Le Conseil d’Etat distingue en réalité plusieurs hypothèses selon l’utilité de l’exigence formulée au sein du DCE et le caractère nécessaire de ces éléments d’information demandés aux candidats (CE, 20 septembre 2019, Collectivité territoriale de la Corse, n° 421075).

 

  • Hypothèse #1 – Exigence du RC inutile – Si l’exigence du RC est manifestement inutile, alors l’acheteur ne pourra ni attribuer la note de 0, ni écarter l’offre (ou la candidature) pour incomplétude et donc irrégularité. A titre d’illustration, on peut considérer comme étant manifestement inutile le fait d’imposer une certaine police et une taille de caractères[2]. Ou encore est manifestement inutile l’exigence du RC de parapher toutes les pages du cahier des charges.

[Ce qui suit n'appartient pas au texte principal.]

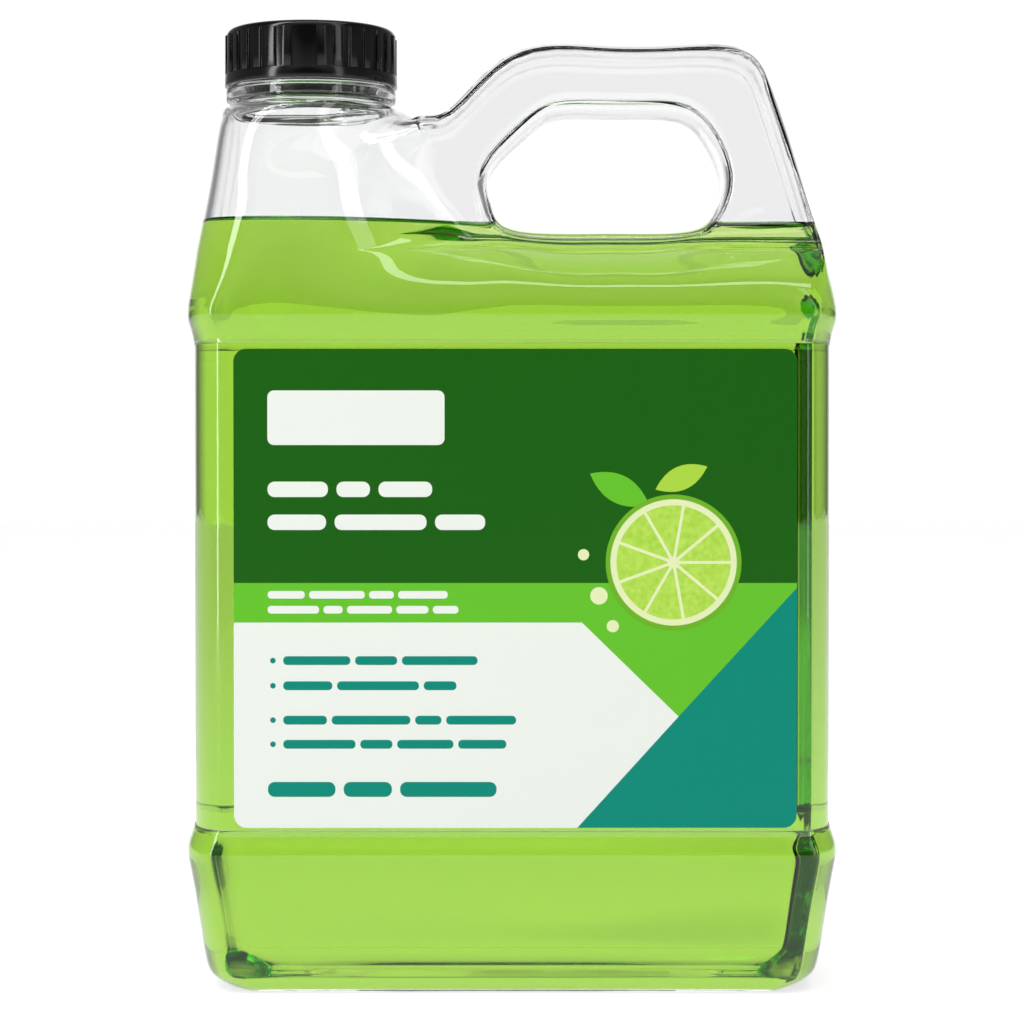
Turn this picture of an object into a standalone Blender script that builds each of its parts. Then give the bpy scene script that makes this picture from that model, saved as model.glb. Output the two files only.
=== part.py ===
"""Hand soap refill pack: a clear blown bottle with a hollow carrying handle, filled with liquid
soap and closed by a ribbed screw cap. The label side faces -Y, the neck stands at -X and the
handle at +X. The origin is the centre of the base, on the surface that the pack stands on."""
import math

import bpy
import bmesh
from mathutils import Matrix, Vector

MM = 0.001

# Driving dimensions, in millimetres.
WALL = 1.0
CONTENTS_GAP = 0.35
FILL_HEIGHT = 152.1

BODY_SIDE_CORNER = 8.0
BODY_FRONT_CORNER = 15.0
PANEL_HALF_WIDTH = 63.2
PANEL_HALF_DEPTH = 27.9

HANDLE_HALF_DEPTH = 12.5
HANDLE_WALL_HALF_DEPTH = 8.2
EDGE_ROUND = 3.0
EDGE_SHOULDER = 0.9
EDGE_SHOULDER_HALF_DEPTH = 11.5

NECK_X = -40.9
NECK_RADIUS = 15.25
LEDGE_RADIUS = 17.2
LEDGE_HEIGHT = 175.7
BEAD_RADIUS = 17.2
BEAD_BOTTOM = 177.0
BEAD_TOP = 179.7
MOUTH_HEIGHT = 189.0

CAP_RADIUS = 17.5
CAP_BOTTOM = 180.2
CAP_TOP = 191.7
CAP_BAND = 2.3
CAP_BORE_RADIUS = 16.25
CAP_ROOF = 1.2
CAP_EDGE_ROUND = 1.5
CAP_SIDES = 64
RIB_DEPTH = 0.45
RIB_WIDTH = 1.6
RIB_PITCH = math.radians(11.25)
RIBS_IN_GROUP = 7
RIB_GROUPS = 4

LINER_RADIUS = 15.4
LINER_THICKNESS = 0.9
LINER_GAP = 0.3

FRONT_LABEL = {"left": -54.1, "right": 55.4, "bottom": 32.9, "top": 126.1}
BACK_LABEL = {"left": -36.0, "right": 36.0, "bottom": 40.0, "top": 119.0}
LABEL_THICKNESS = 0.15
LABEL_GAP = 0.1
LABEL_CORNER = 2.5

# Where the columns of the front face stand on the label panel, left to right between its corners.
FRONT_COLUMNS = (-46.0, -38.0, -30.0, -22.0, -16.0, -10.5, -5.0, 2.0, 13.0, 24.0, 38.0)
CORNER_ANGLES = (0.0, 35.0, 62.0, 90.0)
HANDLE_COLUMN = 8

# Level sections of the body from the foot to the upper bulge: height, half width, half depth.
BODY_SECTIONS = (
    (0.0, 52.0, 19.0),
    (0.0, 56.2, 23.0),
    (2.3, 59.9, 26.0),
    (6.5, 61.4, 27.7),
    (17.0, 62.95, 28.5),
    (24.8, 64.3, 29.15),
    (28.2, 64.5, 29.25),
    (30.6, 63.8, 28.5),
    (32.4, PANEL_HALF_WIDTH, PANEL_HALF_DEPTH),
    (80.0, PANEL_HALF_WIDTH, PANEL_HALF_DEPTH),
    (127.0, PANEL_HALF_WIDTH, PANEL_HALF_DEPTH),
    (129.4, 63.6, 28.4),
    (131.8, 64.25, 29.25),
    (134.6, 64.35, 29.25),
)
PUSH_UP_HEIGHT = 1.8
PUSH_UP_HALF_LENGTH = 38.0

# Shoulder sections between the body and the neck: x, half depth and height, left to right.
SHOULDER_LOW = (
    (-62.8, 0.0, 147.0), (-62.8, 12.0, 147.0), (-60.5, 21.0, 147.0), (-56.2, 25.1, 147.0),
    (-51.0, 26.4, 147.0), (-45.0, 26.6, 147.0), (-37.5, 26.0, 147.0), (-29.8, 24.2, 147.2),
    (-22.6, 21.2, 147.6), (-17.0, 18.2, 148.0), (-12.4, 15.6, 148.3), (-8.4, 13.6, 148.4),
)
SHOULDER_MIDDLE = (
    (-61.5, 0.0, 155.2), (-61.3, 10.8, 155.2), (-59.2, 18.4, 155.2), (-55.2, 22.1, 155.2),
    (-50.0, 23.7, 155.3), (-44.0, 23.9, 155.4), (-37.2, 23.0, 155.8), (-30.4, 20.6, 156.6),
    (-24.0, 17.2, 157.6), (-18.8, 14.6, 157.6), (-15.0, 13.1, 157.2), (-11.4, 12.6, 156.5),
)
SHOULDER_HIGH = (
    (-60.4, 0.0, 163.0), (-60.1, 9.4, 163.0), (-58.0, 16.2, 163.1), (-54.0, 19.8, 163.3),
    (-48.6, 20.9, 163.5), (-42.8, 21.0, 163.9), (-36.8, 19.4, 165.0), (-31.0, 16.4, 167.4),
    (-26.2, 13.0, 170.2), (-21.2, 12.6, 169.0), (-16.9, 12.5, 166.8), (-12.6, 12.5, 164.2),
)
SHOULDER_TOP = (
    (-58.9, 0.0, 173.4), (-58.5, 7.2, 173.4), (-56.4, 12.8, 173.4), (-52.6, 16.6, 173.4),
    (-47.7, 18.3, 173.4), (-42.2, 18.4, 173.4), (-35.4, 16.4, 173.6), (-28.4, 11.2, 174.0),
)
SHOULDER_EASE = 2.2
NECK_SIDE_EASE = 1.3
SHOULDER_STEPS = (0.33, 0.64, 0.85)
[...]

En effet, le raisonnement sous-jacent est de considérer que les exigences du RC doivent être en rapport soit avec l’analyse des offres (par exemple, gagner du temps dans l’analyse en demandant de remplir des cadres de réponse technique) soit avec l’objet du marché. En aucun cas, les exigences du RC ne peuvent servir de barrière à l’entrée d’un marché public.

 

  • Hypothèse #2 – Exigence du RC nécessaire – Si l’exigence du RC est utile et nécessaire à la définition ou à l’appréciation de l’offre (ou de la candidature), alors l’acheteur a l’obligation de considérer cette offre comme étant incomplète et donc irrégulière et in fine la rejeter[3]. Il appartient à l’acheteur de qualifier cette offre d’irrégulière quand bien même le RC aurait prévu, dans un tel cas d’attribuer, la note de 0 sur ce critère. Le rapporteur public justifie le caractère obligatoire au motif que l’acheteur n’a pas « le choix des conséquences juridiques de l’irrégularité d’une offre » et ne peut s’autoriser « dans certains cas, d’accueillir une offre irrégulière ». Bien entendu, et dans cette hypothèse, l’acheteur aura la possibilité de régulariser l’offre considérée comme irrégulière. Se posera alors la question de savoir si les informations et documents manquants ne modifient pas les caractéristiques substantielles de l’offre[4].

 

  • Hypothèse #3 – Exigence simplement utile, sans être nécessaire (indispensable) – Si l’exigence du RC est utile sans être nécessaire à l’appréciation de la valeur de l’offre, alors l’acheteur – et dans l’hypothèse où le RC a prévu ce dispositif – pourra évaluer l’offre à 0 sur le critère concerné.

 

IV/ Résumé

 

[1] Conclusions Gilles Pellissier

[2] QE n° 23976, M. Jean-Louis Masson, JO Sénat, 17/11/2016, p. 4992 ; Réponse, JO Sénat, 02/03/2017, p. 915

[3] A été considérée comme étant utile et nécessaire à l’analyse des candidatures, l’exigence du RC imposant de demander aux candidats de produire les éléments d’information sur un support papier accompagné de copies dématérialisées remises par clés USB compte tenu du gain de temps dans l’analyse rendu possible par cette exigence (CE, 22 mai 2019, n° 426763).